On the other hand, more recent scholars have taken Job's reaction both in chapters 40 and 42 to be anything other than one of heartfelt submission. Instead, under this thesis, Job is knuckling under because he can do no other; God has driven him to surrender. This approach then would read 42:6 as saying not that Job despises himself but that he "despises and repents of dust and ashes." That is, he has seen God, and this knowledge of God makes him see the flimsiness of religious claims and rituals. Rather than despising himself, then, he abandons the traditional religious life.
Sorting it Out
A partial way through the maze of conflicting interpretation lies in paying close attention to the verbs of chapter 42. My claim is that the two verbs of 42:6 ("despise" and "repent") are best understood in the context of three previous verbs which provide their proper interpretive context. These verbs are "knowing," "hearing," and "seeing."
Knowing
The primary emphasis of 42:1-6 is on new things that Job learns.
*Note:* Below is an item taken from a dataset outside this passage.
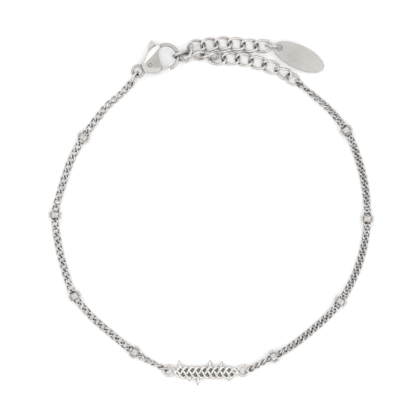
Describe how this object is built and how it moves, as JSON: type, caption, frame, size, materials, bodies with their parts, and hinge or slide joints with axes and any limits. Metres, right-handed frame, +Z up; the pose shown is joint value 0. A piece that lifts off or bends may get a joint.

Four times in two verses appear verbs or nouns suggestive of Job's ignorance and knowledge. (1) He now knows that God can do all things (42:2); (2) his (mis)quotation of God's word in 38:2 emphasizes his ignorance; (3) his confession is that he uttered things he didn't "understand," (4) wonderful things that he did not "know (42:3)." The conclusion of the book is about the discovery of a different mode of knowing. It is as if Job has discovered a new faculty within him, one that is charged with fresh, strange and wonderful knowledge of God. He greets this discovery with the same intensity as he latched onto the idea of darkness in chapter 3 to summarize his first entry into distress. All is now knowledge.
Hearing and Seeing
What has changed for Job? His mode of perceiving God. He previously had "heard of God" but now "I see you (42:5)." This fantastic statement is uttered in the context of a biblical tradition that says no one can "see" God and live, even though Moses and some of the elders "saw" God or talked to God "face to face" (Ex. 33:9-11; 24:9-11). What did Job see? This needs to be interpreted in the context of the knowledge of 42:2-3. Job "saw" that God's basic character is raw energy and power, and that is what God admires. Job "saw" that any attempt to confine God to categories devised by humans, even biblical categories, is, quite simply, wrong. Job's physical body was riddled with ailments; now his mental world has completely collapsed.
Despising and Repenting
In this context, the despising and repenting make sense. The verb despise ('maas') appears here without an object (as in 7:16) to express the abiding sense that one's life is now utterly worthless. Wracked by pain was Job in chapter 7, and his life was empty; now the intellectual agony is so severe that he likewise "despises." The vision of God in 42:5, then, is not the mystic vision of eternal sweetness and peace; it is an agony-riddled realization (a "knowing") that life has completely come apart.
All Job can do in this context is to sit on the ash heap. One can imagine Job lowering his eyes, barely moving, barely breathing, completely undone. The springs of life have departed from him completely.